Mr. Chairman and members of the Subcommittee, thank you for the opportunity to testify concerning the joint petition of the Chicago Board of Trade, the Chicago Mercantile Exchange, and the New York Mercantile Exchange. The views I am expressing are my own.

In 1992, Congress in its wisdom granted the Commission authority under Section 4(c) of the Commodity Exchange Act to exempt certain markets and products from the requirements of the Act. This provided the Commission the necessary flexibility to allow market innovation and development. However, a conference report cautioned against using the newly adopted provisions to prompt wide-scale deregulation of the markets. As I have stated publicly, I remain committed to the principles of market integrity and customer protection and to preventing systemic risk so that our markets remain safe, sound and competitive in the evolving global marketplace.

There has been a dramatic change in the futures trading landscape, which can be attributed primarily to the proliferation of electronic cross-border trading vehicles. The Commission has played an active role in the continuing efforts of the International Organization of Securities Commissions (IOSCO) to promote international regulatory harmony and to prevent protectionist policies.

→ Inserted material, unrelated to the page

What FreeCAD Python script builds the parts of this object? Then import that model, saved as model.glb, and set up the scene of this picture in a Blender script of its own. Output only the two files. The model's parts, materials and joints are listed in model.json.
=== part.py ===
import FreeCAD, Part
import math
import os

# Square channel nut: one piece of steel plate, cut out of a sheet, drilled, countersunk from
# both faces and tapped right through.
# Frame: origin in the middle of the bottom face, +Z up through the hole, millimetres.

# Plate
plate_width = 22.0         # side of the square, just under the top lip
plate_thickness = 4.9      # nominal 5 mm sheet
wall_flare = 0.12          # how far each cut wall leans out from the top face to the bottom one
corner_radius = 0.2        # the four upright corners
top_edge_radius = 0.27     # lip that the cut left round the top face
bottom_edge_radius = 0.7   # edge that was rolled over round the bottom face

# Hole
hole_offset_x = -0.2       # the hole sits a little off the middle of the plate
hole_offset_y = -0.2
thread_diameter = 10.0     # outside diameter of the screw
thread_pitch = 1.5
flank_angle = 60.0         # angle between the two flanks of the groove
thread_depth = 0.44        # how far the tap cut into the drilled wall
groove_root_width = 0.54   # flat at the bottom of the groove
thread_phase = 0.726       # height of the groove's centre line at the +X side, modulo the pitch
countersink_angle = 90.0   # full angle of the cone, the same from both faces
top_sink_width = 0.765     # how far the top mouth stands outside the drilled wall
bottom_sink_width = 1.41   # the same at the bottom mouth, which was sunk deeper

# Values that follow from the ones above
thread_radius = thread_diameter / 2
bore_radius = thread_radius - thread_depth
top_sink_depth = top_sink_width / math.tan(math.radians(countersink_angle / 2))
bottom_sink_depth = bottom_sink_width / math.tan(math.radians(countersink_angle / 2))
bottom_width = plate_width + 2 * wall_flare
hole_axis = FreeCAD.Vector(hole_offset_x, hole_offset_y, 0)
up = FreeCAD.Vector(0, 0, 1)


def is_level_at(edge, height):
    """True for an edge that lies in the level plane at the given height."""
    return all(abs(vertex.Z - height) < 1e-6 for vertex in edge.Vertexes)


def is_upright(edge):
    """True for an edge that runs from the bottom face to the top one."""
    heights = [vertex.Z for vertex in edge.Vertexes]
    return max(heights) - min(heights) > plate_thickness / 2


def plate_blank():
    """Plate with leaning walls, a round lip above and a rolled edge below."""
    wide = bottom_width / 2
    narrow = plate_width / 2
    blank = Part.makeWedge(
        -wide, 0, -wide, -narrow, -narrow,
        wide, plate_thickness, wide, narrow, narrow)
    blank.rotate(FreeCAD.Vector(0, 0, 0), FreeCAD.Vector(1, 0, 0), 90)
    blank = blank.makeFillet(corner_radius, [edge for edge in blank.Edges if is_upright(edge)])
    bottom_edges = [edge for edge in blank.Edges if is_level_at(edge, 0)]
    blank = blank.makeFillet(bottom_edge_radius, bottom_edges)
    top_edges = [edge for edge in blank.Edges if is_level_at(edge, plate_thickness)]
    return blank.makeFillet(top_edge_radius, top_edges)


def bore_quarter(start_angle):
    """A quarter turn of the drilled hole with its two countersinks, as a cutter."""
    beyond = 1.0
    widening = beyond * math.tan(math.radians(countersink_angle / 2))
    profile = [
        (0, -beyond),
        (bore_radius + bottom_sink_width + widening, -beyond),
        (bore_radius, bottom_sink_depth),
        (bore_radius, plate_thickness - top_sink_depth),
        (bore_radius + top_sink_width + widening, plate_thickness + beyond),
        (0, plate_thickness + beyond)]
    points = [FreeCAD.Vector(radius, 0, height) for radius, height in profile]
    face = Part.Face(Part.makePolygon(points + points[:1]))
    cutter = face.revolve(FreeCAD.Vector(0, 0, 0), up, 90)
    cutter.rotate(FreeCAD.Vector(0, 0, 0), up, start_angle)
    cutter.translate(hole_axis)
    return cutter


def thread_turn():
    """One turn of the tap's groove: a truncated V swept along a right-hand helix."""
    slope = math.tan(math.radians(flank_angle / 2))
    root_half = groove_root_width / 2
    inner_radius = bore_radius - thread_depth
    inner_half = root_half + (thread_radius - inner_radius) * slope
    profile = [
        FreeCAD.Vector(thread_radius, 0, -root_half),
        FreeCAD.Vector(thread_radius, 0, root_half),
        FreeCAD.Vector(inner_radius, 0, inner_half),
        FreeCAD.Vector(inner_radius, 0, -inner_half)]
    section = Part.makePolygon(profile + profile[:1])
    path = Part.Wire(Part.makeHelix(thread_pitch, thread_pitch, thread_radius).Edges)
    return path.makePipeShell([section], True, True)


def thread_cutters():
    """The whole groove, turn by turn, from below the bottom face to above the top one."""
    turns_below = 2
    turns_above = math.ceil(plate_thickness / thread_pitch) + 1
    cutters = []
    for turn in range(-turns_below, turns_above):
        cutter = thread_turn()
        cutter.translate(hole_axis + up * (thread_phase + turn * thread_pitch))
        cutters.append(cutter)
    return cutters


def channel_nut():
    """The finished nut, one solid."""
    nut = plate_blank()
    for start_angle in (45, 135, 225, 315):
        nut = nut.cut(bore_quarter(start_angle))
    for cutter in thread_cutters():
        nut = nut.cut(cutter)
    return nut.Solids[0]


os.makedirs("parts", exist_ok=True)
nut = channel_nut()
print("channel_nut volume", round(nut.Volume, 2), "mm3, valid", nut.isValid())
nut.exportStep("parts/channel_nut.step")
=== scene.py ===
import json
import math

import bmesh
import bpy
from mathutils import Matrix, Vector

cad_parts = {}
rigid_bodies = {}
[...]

In 1990, the Commission chaired the IOSCO committee, which wrote the original ten principles for the oversight of screen-based trading systems. In fact, the Commission for years has played a key role in IOSCO’s efforts to develop international benchmarks for oversight of the global markets and to increase the coordination and cooperation among the various international regulatory bodies.

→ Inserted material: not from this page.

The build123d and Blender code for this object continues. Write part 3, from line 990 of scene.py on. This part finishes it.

On June 25, 1999, three U.S. exchanges submitted petitions under Section 4(c) of the Act in response to the Commission's Order of June 2, 1999, lifting the moratorium on placement of foreign terminals in the U.S. The exchanges seek authority to: 1) list new contracts without pre-approval, 2) adopt new rules 10 days after submission to the Commission without approval, and 3) adopt trading rules comparable to a competing foreign exchange’s rules immediately upon notice to the Commission without approval.

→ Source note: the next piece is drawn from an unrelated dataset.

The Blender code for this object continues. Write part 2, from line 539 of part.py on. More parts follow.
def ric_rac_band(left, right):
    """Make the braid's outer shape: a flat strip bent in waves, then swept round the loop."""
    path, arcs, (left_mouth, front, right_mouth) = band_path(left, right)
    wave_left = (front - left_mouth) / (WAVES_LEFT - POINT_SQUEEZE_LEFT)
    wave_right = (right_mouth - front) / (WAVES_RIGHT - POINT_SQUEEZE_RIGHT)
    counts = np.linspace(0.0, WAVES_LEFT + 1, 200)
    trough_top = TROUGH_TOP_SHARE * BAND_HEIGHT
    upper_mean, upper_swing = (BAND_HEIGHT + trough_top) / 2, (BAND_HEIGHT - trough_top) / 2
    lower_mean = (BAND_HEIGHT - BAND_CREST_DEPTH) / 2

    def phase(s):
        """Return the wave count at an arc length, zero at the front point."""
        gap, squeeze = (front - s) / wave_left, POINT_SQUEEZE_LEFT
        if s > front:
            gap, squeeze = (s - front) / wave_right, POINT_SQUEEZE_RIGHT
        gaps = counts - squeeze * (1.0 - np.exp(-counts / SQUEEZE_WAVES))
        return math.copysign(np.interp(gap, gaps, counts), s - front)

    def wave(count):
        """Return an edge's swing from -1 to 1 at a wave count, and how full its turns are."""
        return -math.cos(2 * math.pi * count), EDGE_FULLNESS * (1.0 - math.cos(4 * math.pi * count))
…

Perhaps a chronology of events leading up to this point may be useful. In 1989, a U.S. exchange received recognition in the United Kingdom (UK) as an overseas investment exchange, which permitted that exchange to offer its products through electronic terminals located in the U.K. In May 1990, a U.S. exchange was permitted to place electronic trading terminals in France. In 1993, the Japanese authorities permitted a U.S. exchange to place terminals in Japan. Today, in 1999, U.S. exchanges have over 125 trading terminals in seven foreign jurisdictions.

By comparison, not until February 1996 was the first foreign country, Germany, permitted to place electronic trading terminals in the U.S. In 1997, a moratorium was imposed on reviewing other applications for placement of foreign terminal in the U.S. On June 2, 1999, the Commission lifted the moratorium and, on July 23, 1999, a U.K. futures exchange was permitted to place terminals in the U.S.

Simultaneously with the lifting of the moratorium, the Commission determined to address the regulatory parity issues facing our U.S. exchanges. To that end, the Commission’s Global Markets Advisory Committee, which I chair, appointed an ad hoc Committee on Regulatory Parity to form specific recommendations. The ad hoc committee adopted three resolutions to address regulatory parity and presented a report to the full GMAC in July 1999. It is significant to note that the GMAC is comprised of 30 members representing U.S. exchanges, financial intermediaries, market users, the National Futures Association, the Futures Industry Association, the Managed Funds Association, and attorneys representing foreign and domestic market users, among others. The primary mission of GMAC is to obtain input on international market issues that affect the integrity and competitiveness of U.S. markets. The committee’s report and resolutions, along with comments received at the full GMAC meeting, will be presented to the Commission for its consideration.

This series of events, roughly covering a ten year period, now brings us to the exchanges' Section 4(c) exemption petition, which is substantively similar though not identical to the ad hoc committee resolutions. The issues raised by the exchanges' petition present important and fundamental policy questions, which we are considering carefully.

The U.S. boasts the safest and soundest futures markets in the world. I believe, and many agree, that this can be attributed to a regulatory regime that is grounded in the principles of market integrity, financial integrity and customer protection. In the course of discussion at the various GMAC meetings, brokers, traders and end-users alike have indicated that they would oppose radical deregulation of the exchange-based markets. At the same time, our markets have evolved and in fact may not need many of the regulatory safeguards designed for a different market serving a different customer base.

As a Commissioner and as Chairman of GMAC, I am committed to do whatever is required to ensure that our exchanges remain competitive. Our exchanges have been and should remain at the forefront of this industry. We cannot stop the technological advances that are rapidly redefining the way the industry does business. As we enter the next millennium, we must not attempt to micro-manage our markets. Such an approach could stifle innovation, impede productivity, create regulatory gridlock and harm U.S. competitiveness.

With reauthorization of the Commodity Exchange Act now underway, it is an optimal time for all of us to consider whether broad revision of regulatory mandates would constitute an appropriate response to the changing competitive landscape of the global marketplace.

Thank you. I would be pleased to answer any questions members of the Subcommittee may have.